Integrating the Calculator into Your 203k Workflow
A premium FHA 203k Standard calculator is best used as part of a broader workflow. Start with a preliminary estimate using average rehab costs for your target property type. Then refine the numbers as you obtain contractor proposals and guidance from a 203k consultant. Finally, use the calculator to compare different financing scenarios, including adjustments to down payment or interest rate, to determine the best fit for your financial goals.
If you’re serious about a 203k loan, plan to review lender-specific requirements. Some lenders add overlays that affect credit score minimums, reserves, and contractor approval. Always confirm eligibility with a qualified lender before making binding commitments.

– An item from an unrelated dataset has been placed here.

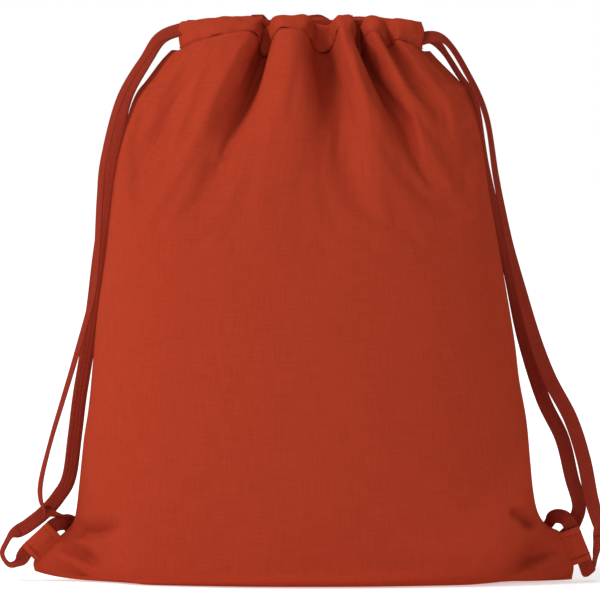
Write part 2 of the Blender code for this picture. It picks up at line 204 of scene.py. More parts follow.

Final Thoughts: Confidence Through Clarity
The FHA 203k Standard calculator empowers borrowers to move from uncertainty to actionable planning. It provides a transparent view of how purchase price, renovation budgets, and reserves shape the overall loan structure. By modeling multiple scenarios, borrowers can confidently set budgets, negotiate purchase agreements, and coordinate with consultants and contractors. With thoughtful inputs and realistic assumptions, the calculator becomes an essential companion for turning a distressed property into a safe, modern, and valuable home.
Remember to cross-check all assumptions with current FHA guidance, local lender requirements, and authoritative resources. The payoff is a renovation journey that is financially grounded and built for long-term stability.